Disposals are unlikely, too, including its retail holdings once described as noncore. “It’s a bit of a nonissue,” Arnault said. “Had we not turned around the [retail] businesses, we would have sold them.” However, he allowed that if Sephora achieved 30 percent operating profitability and he received an attractive offer, he might consider it.

Among the company’s beauty brands, Arnault concentrated his discourse on “star” Parfums Christian Dior, which he still sees as having enormous potential thanks to products like Capture Totale skin care, fronted by actress Sharon Stone. Arnault said the Dior brand ranks among the top three in skin care in Japan and is strong in Europe and China. “The only point we’re not yet satisfied is the U.S.,” he said, adding the company will concentrate its efforts there.

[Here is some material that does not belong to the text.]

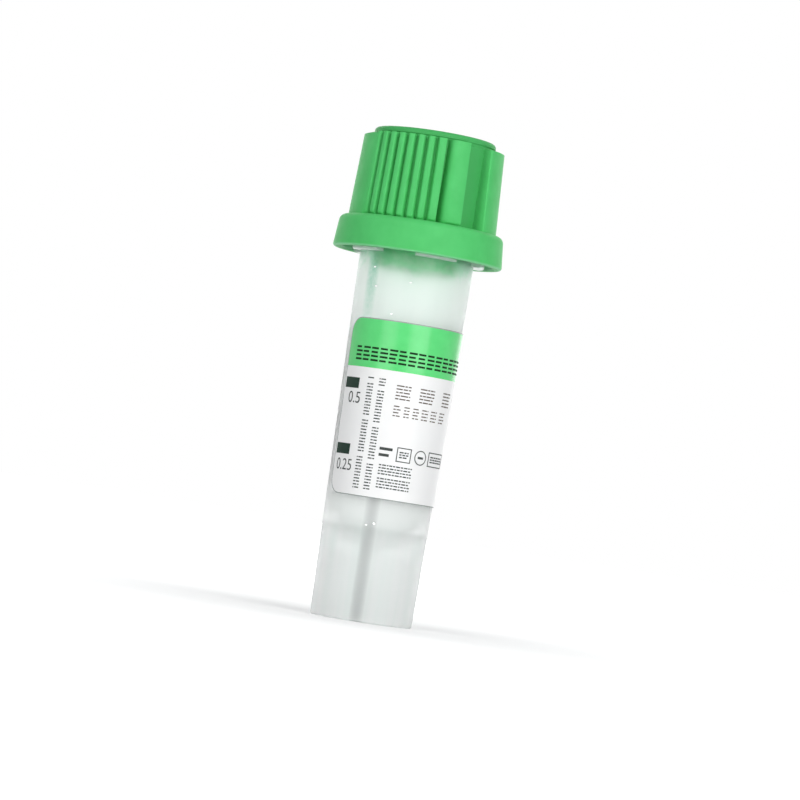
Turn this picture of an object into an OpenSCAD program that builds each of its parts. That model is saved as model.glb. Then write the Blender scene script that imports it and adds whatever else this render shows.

For the full year, LVMH’s operating profits from recurring operations rose 16 percent to 2.74 billion euros, or $3.42 billion, on a sales rise of 11 percent to 13.91 billion euros, or $17.32 billion. Excluding provisions of about 150 million euros, or $186.8 million, for the closure of the Samaritaine department store for safety reasons, net profits would have risen 32 percent.

Separately on Thursday, Christian Dior Couture reported a 6 percent increase in profit from continuing operations to 53 million euros, or $66 million. The gains for the fashion house came despite heavy investments in its network of boutiques, which now number 194. Last year’s program included 10 new stores and 22 renovations or extensions.

Dior chief executive Sidney Toledano said profitability would improve in 2006 as retail investments eased and the brand converts licensing income from costume jewelry to direct sales.

Toledano said 2006 has started off with “strong double-digit growth” everywhere, with “Gaucho” bags and men’s wear among the strongest categories. “The outlook for 2006 is very good,” he said.